Rust on OpenWRT/Lede Router

Hi has anyone ever tried to run to run a rust binary on a Router which is running Openwrt or Lede?

Especially I want to know if:

  1. it is possible to even get it so small that it would fit on a less than 8MB free space device
  2. Openwrt would have everything needed (in terms of required libs etc)
  3. Rust does require lots of CPU power or anything other that would be to heavy for a router.

As Routers in terms of hardware I think about routers like the TP-Link 1043 ND (eu version)

I tried ripgrep on my Linksys WRT1900ACv2 with LEDE, just to see how cross-compiling would go.

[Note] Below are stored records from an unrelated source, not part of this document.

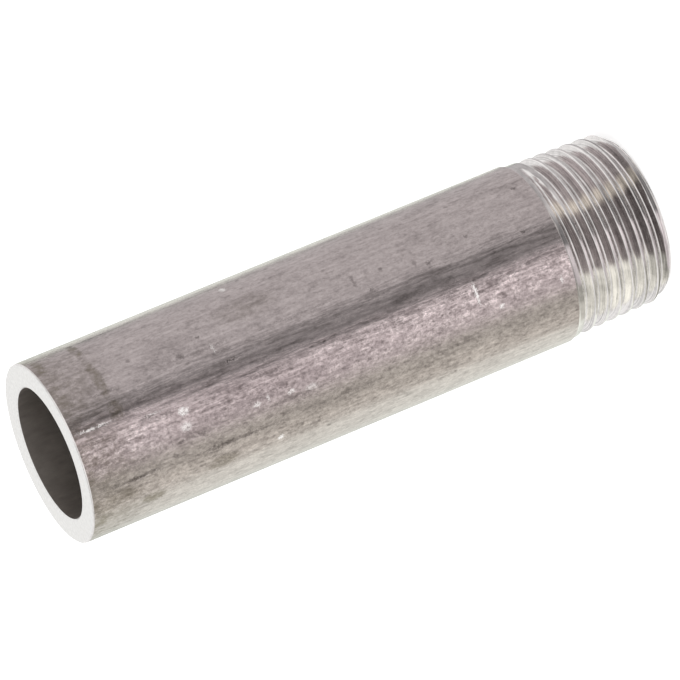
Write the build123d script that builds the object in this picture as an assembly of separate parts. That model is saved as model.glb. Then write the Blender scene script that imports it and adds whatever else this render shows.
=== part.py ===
from build123d import *
import math
import os

# Weld nipple: a short steel tube, plain and square at the weld end, with a
# right-hand taper pipe thread at the other end.
# Frame: millimetres. The threaded end face lies on z = 0, the bore runs along +Z,
# and the weld end face is at z = nipple_length.

# Tube stock and overall length
tube_outside = 17.2
tube_wall = 2.3
nipple_length = 60.0

# Taper pipe thread R 3/8
threads_per_inch = 19
thread_angle = 55.0
diameter_taper = 1 / 16
thread_length = 10.35
shoulder_step = 0.152

# Run-out, where the threading tool leaves the metal in front of the shoulder
runout_turn = 80.0
shoulder_land = 0.24
runout_bearing = -15.0

# Broken edges, and the length of the bevel on the threaded end
end_bevel_length = 1.05
weld_outer_break = 0.12
weld_bore_break = 0.20
thread_bore_break = 0.20

# Drawing of the groove: degrees between the points of its path, how far the tool
# stands clear of the crests, and how many flats make up the rounded root
path_step = 15.0
tool_clear = 0.12
root_flats = 3

# Worked-out sizes of the thread form: a sharp V, cut off by a sixth of its
# height at the crest and rounded by a sixth at the root
inch = 25.4
pitch = inch / threads_per_inch
half_angle = math.radians(thread_angle / 2)
sharp_height = pitch / (2 * math.tan(half_angle))
thread_depth = sharp_height * 2 / 3
crest_flat = pitch / 6
root_radius = sharp_height / 6 / (1 / math.sin(half_angle) - 1)
groove_half_width = (pitch - crest_flat) / 2

tube_radius = tube_outside / 2
bore_radius = tube_radius - tube_wall
radius_taper = diameter_taper / 2
shoulder_crest = tube_radius - shoulder_step
groove_end_height = thread_length - shoulder_land - groove_half_width


def crest_radius(height):
    """Radius of the cone on which the thread crests lie, at a height above the end face."""
    return shoulder_crest - (thread_length - height) * radius_taper


def groove_foot(turned):
    """Point at the foot of the groove, turned degrees back from where it runs out.

    The foot follows a conical helix. Over the last runout_turn degrees it rises
    from full depth, by a quarter sine, until it is clear of the crests.
    """
    way_out = min(turned / runout_turn, 1)
    rise = (thread_depth + tool_clear) * (1 - math.sin(math.pi / 2 * way_out))
    height = groove_end_height - pitch * turned / 360
    radius = crest_radius(height) - thread_depth + rise
    bearing = math.radians(runout_bearing - turned)
    return Vector(radius * math.cos(bearing), radius * math.sin(bearing), height)


def turned_blank():
    """Tube with its bore, square weld end, shoulder, taper and end bevel, as one revolve.

    The bevel goes down to the root of the thread.
    """
    bevel_top = crest_radius(end_bevel_length)
    with BuildPart() as blank:
        with BuildSketch(Plane.XZ):
            with BuildLine():
                Polyline(
                    (bore_radius + thread_bore_break, 0),
                    (bevel_top - thread_depth, 0),
                    (bevel_top, end_bevel_length),
                    (shoulder_crest, thread_length),
                    (tube_radius, thread_length),
                    (tube_radius, nipple_length - weld_outer_break),
                    (tube_radius - weld_outer_break, nipple_length),
                    (bore_radius + weld_bore_break, nipple_length),
                    (bore_radius, nipple_length - weld_bore_break),
                    (bore_radius, thread_bore_break),
                    close=True,
                )
            make_face()
        revolve(axis=Axis.Z)
    return blank.part


def groove_path():
    """Conical helix from below the end face up to the run-out."""
    turns = (groove_end_height + 2 * groove_half_width) / pitch
    steps = math.ceil(turns * 360 / path_step)
    return Spline(*[groove_foot(path_step * step) for step in range(steps, -1, -1)])


def groove_section(path):
    """The 55 degree V across the start of the path, its rounded root drawn as a few flats."""
    start = path @ 0
    outwards = Vector(start.X, start.Y, 0).normalized()
    across = Plane(
        origin=(0, 0, start.Z),
        x_dir=outwards,
        z_dir=Vector(0, 0, 1).cross(outwards),
    )
    foot = math.hypot(start.X, start.Y)
    rounding = math.pi / 2 - half_angle
    turns = [rounding * (1 - 2 * flat / root_flats) for flat in range(root_flats + 1)]
    root = [
        (foot + root_radius * (1 - math.cos(turn)), root_radius * math.sin(turn))
        for turn in turns
    ]
    mouth = foot + thread_depth + tool_clear
    flank_height, flank_side = root[0]
    mouth_side = flank_side + (mouth - flank_height) * math.tan(half_angle)
    with BuildSketch(across) as section:
        with BuildLine():
            Polyline((mouth, mouth_side), *root, (mouth, -mouth_side), close=True)
        make_face()
    return section.sketch


def thread_groove():
    """Everything that the threading tool takes away."""
    path = groove_path()
    return sweep(groove_section(path), path=path, is_frenet=True)


weld_nipple = turned_blank() - thread_groove()
weld_nipple = weld_nipple.solid()

os.makedirs("parts", exist_ok=True)
export_step(weld_nipple, "parts/weld_nipple.step")
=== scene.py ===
"""Weld nipple: the turned and threaded tube, its finishes and the studio round it."""

import math

import bpy
import numpy as np
from mathutils import Matrix, Vector


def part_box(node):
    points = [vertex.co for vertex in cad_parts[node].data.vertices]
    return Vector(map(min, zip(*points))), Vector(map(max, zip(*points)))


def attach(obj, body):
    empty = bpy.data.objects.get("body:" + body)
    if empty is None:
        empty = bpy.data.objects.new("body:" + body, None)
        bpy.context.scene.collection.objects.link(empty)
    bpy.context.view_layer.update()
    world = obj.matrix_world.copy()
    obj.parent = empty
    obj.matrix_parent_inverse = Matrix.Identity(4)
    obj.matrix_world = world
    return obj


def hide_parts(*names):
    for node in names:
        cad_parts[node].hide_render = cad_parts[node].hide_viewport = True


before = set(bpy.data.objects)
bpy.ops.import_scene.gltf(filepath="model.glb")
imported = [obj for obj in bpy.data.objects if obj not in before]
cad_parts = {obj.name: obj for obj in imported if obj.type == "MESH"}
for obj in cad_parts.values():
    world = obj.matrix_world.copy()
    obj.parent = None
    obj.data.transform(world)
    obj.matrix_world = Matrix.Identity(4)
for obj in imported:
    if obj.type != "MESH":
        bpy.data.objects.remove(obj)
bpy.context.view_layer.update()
NODE = "weld_nipple"
LOW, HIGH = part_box(NODE)
MM = 0.001

bl_info = {
    "name": "Weld nipple",
    "version": (1, 0, 0),
    "blender": (4, 5, 0),
    "location": "3D View > Sidebar > Nipple",
    "description": "Taper-threaded weld nipple and the studio it is seen in",
    "category": "Object",
}


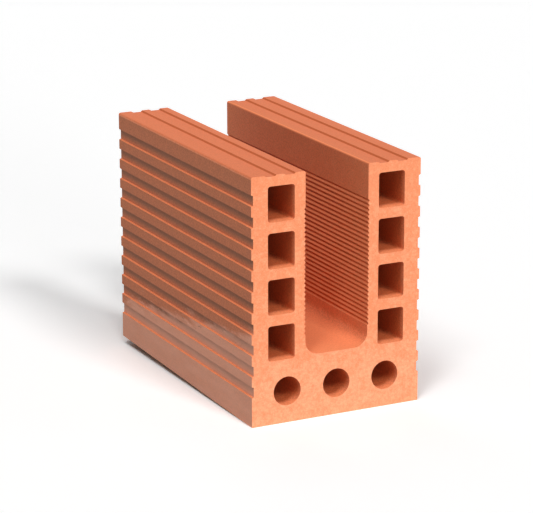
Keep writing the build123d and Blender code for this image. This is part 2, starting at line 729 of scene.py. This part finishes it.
def soft_lamp(scene, name, turn, height, softness, strength):
    """Even light from one side: its compass turn, height and softness are in degrees."""
    turn, height = math.radians(turn), math.radians(height)
    reach = math.cos(height)
    way = Vector((math.sin(turn) * reach, -math.cos(turn) * reach, math.sin(height)))
    lamp = bpy.data.lights.new(name, "SUN")
    lamp.angle = math.radians(softness)
    lamp.energy = strength
    stand = bpy.data.objects.new(name, lamp)
    stand.location = Vector((0, 0, HEIGHT / 2)) + way
    stand.rotation_euler = way.to_track_quat("Z", "Y").to_euler()
    scene.collection.objects.link(stand)


def floor_material(settings):
    """White floor that shows only the brick's shadow."""
    material = bpy.data.materials.new("studio_floor")
    tree = ShaderTree(material)
    lifted = rgba([settings.floor_white] * 3)
    paint = tree.add("ShaderNodeBsdfDiffuse", inputs={"Color": FLOOR_PAINT})
    bright = tree.add("ShaderNodeBsdfDiffuse", inputs={"Color": lifted})
    surface = tree.add("ShaderNodeMixShader", inputs={0: tree.seen_directly(), 1: paint, 2: bright})
    tree.add("ShaderNodeOutputMaterial", inputs={"Surface": surface})
    return material


def studio_world(settings):
    """Dim even light, with a white background behind the floor."""
    world = bpy.data.worlds.new("studio")
    tree = ShaderTree(world)
    dim = tree.add("ShaderNodeBackground", inputs={"Color": WHITE, "Strength": settings.sky})
    white = tree.add("ShaderNodeBackground", inputs={"Color": WHITE, "Strength": 1.0})
    surface = tree.add("ShaderNodeMixShader", inputs={0: tree.seen_directly(), 1: dim, 2: white})
    tree.add("ShaderNodeOutputWorld", inputs={"Surface": surface})
    return world


class CLAYBRICK_OT_studio(bpy.types.Operator):
    """Sets the white floor, the soft lamps and the camera"""

    bl_idname = "claybrick.studio"
    bl_label = "Studio"

    def execute(self, context):
        scene = context.scene
        settings = scene.studio_settings
        self.lay_floor(scene, settings)
        for name, aim in LAMPS.items():
            soft_lamp(scene, f"{name}_lamp", *aim, getattr(settings, f"{name}_light"))
        self.aim_camera(scene, settings)
        scene.world = studio_world(settings)
        scene.view_settings.view_transform = "Standard"
        return {"FINISHED"}

    def lay_floor(self, scene, settings):
        """A wide floor that falls away a little behind the cut end."""
        shape = bmesh.new()
        bmesh.ops.create_grid(shape, x_segments=1, y_segments=1, size=FLOOR_REACH)
        fall = Matrix.Rotation(-settings.floor_fall, 3, "X")
        bmesh.ops.rotate(shape, verts=shape.verts, cent=(0, -HALF_LENGTH, 0), matrix=fall)
        mesh = bpy.data.meshes.new("studio_floor")
        shape.to_mesh(mesh)
        shape.free()
        mesh.materials.append(floor_material(settings))
        floor = bpy.data.objects.new("studio_floor", mesh)
        scene.collection.objects.link(floor)

    def aim_camera(self, scene, settings):
        """The photograph's own camera, turned, tilted down and rolled."""
        lens = bpy.data.cameras.new("camera")
        lens.sensor_width = SENSOR_WIDTH
        lens.lens = settings.focal_length
        camera = bpy.data.objects.new("camera", lens)
        scene.collection.objects.link(camera)
        turn = Matrix.Rotation(math.radians(CAMERA_TURN), 3, "Z")
        tilt = Matrix.Rotation(math.radians(90.0 - CAMERA_TILT), 3, "X")
        roll = Matrix.Rotation(math.radians(CAMERA_ROLL), 3, "Z")
        camera.location = CAMERA_PLACE
        camera.rotation_euler = (turn @ tilt @ roll).to_euler()
        scene.camera = camera


class CLAYBRICK_PT_tools(bpy.types.Panel):
    """Lists the brick's own tools in the sidebar"""

    bl_idname = "CLAYBRICK_PT_tools"
    bl_label = "Clay Brick"
    bl_space_type = "VIEW_3D"
    bl_region_type = "UI"
    bl_category = "Clay Brick"

    def draw(self, context):
        for operator in OPERATORS:
            self.layout.operator(operator.bl_idname)


SETTINGS = {
    "brick_settings": BrickSettings,
    "clay_settings": ClaySettings,
    "studio_settings": StudioSettings,
}
OPERATORS = (CLAYBRICK_OT_channel_brick, CLAYBRICK_OT_studio)
CLASSES = (*SETTINGS.values(), *OPERATORS, CLAYBRICK_PT_tools)


def register():
    for cls in CLASSES:
        bpy.utils.register_class(cls)
    for name, group in SETTINGS.items():
        setattr(bpy.types.Scene, name, PointerProperty(type=group))


def unregister():
    for name in SETTINGS:
        delattr(bpy.types.Scene, name)
    for cls in reversed(CLASSES):
        bpy.utils.unregister_class(cls)


def main():
    register()
    bpy.ops.claybrick.channel_brick()
    bpy.ops.claybrick.studio()


if __name__ == "__main__":
    main()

  • rustup target add armv7-unknown-linux-musleabihf
  • cargo build --release --target armv7-unknown-linux-musleabihf

... and I get a 21MB rg binary, ouch. But most of that is actually debuginfo from libstd, so eu-strip rg got it down to 2.1MB. (edit: actually, ripgrep/Cargo.toml has [profile.release] debug = true, so it was debuginfo from everything.)

To your points:

  1. My router has around 32MB rootfs, but 2.1MB for one binary is still uncomfortably large.
  2. If you use musl as I did, then everything is static, no extra libs required. That's probably part of the size problem, but it sure makes cross-compiling easier.
  3. The compiler itself (rustc) is rather heavy for a router, but it's rare to do native compilation in these environments even with gcc, always cross compiling instead. The resulting Rust binaries should fine.

cross compiling would of course be needed. I asked because me I want to port parts of Lede to rust just for testing #forSience :slight_smile: I think I will report here if it works. Reasoin is that I heared that Rust should in parts be more powerfull or faster. :slight_smile:

Nice to hear it at least works. As soon as I got time I will try it myself.